Summary Takeaway: The regression line \(y = a + bx\) is a mathematical model used to predict the value of a response variable (y) based on an explanatory variable (x).
4. Making Predictions: Interpolation vs. Extrapolation
The whole point of the regression line is to predict things. But we have to be careful!
Interpolation (The Safe Zone)
This is when you use the line to predict a y value for an x that is inside the range of data you already have. This is usually very reliable.
Extrapolation (The Danger Zone)
This is when you try to predict a y value for an x that is outside your data range.
Analogy: If you measure a baby's growth from age 0 to 1, and use that line to predict their height at age 50, your line might say they will be 10 meters tall!
Common Mistake: Students often trust extrapolation. In exams, if you are asked if a prediction is reliable and the x value is outside the data range, always say: "No, this is extrapolation and may not be reliable."
Quick Review Box:
• Inside data range = Interpolation = Reliable.
• Outside data range = Extrapolation = Unreliable.
Summary Takeaway: Only use your regression model for values within the range of your original data to ensure accuracy.
5. Coding (Change of Variable)
Sometimes the numbers are huge or have too many decimals. We use coding to make them simpler (e.g., \(p = x - 100\)).
• Coding does NOT change the PMCC (r). The strength of the relationship stays the same regardless of the units.
• If you have a regression line for coded data, remember to substitute back to get the final answer in terms of the original variables.
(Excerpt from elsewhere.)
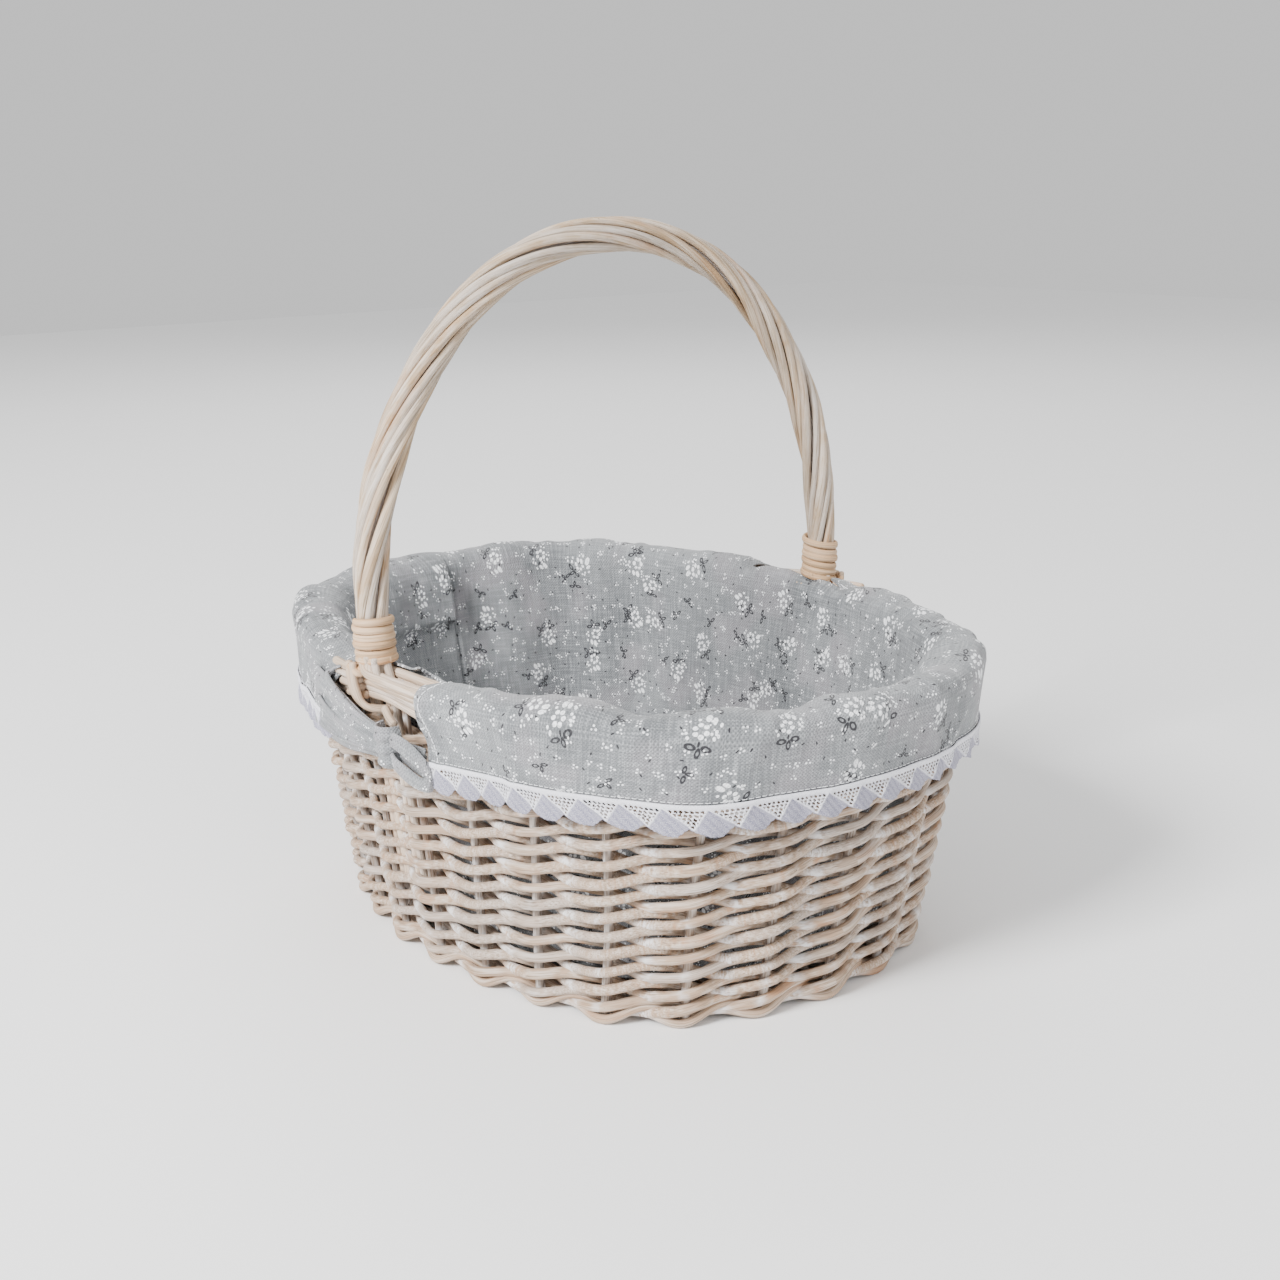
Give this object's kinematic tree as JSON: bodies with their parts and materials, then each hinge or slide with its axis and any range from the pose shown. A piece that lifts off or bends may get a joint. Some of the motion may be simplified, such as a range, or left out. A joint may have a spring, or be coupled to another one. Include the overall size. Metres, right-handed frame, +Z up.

Summary Takeaway: Coding is just a shortcut for calculation. It affects the regression equation's 'a' and 'b' values, but it never changes the correlation coefficient r.
Final Tips for Success
• Don't Panic: If the formulas look scary, remember they are all in the provided Formula Booklet. You just need to know which values to plug in.
• Check your signs: A negative \(S_{xy}\) means a negative correlation. If your r is negative but your b is positive, you’ve made a calculation error!
• Context is key: Always mention the real-world variables (e.g., "weight" and "height") in your final interpretation, not just "x" and "y".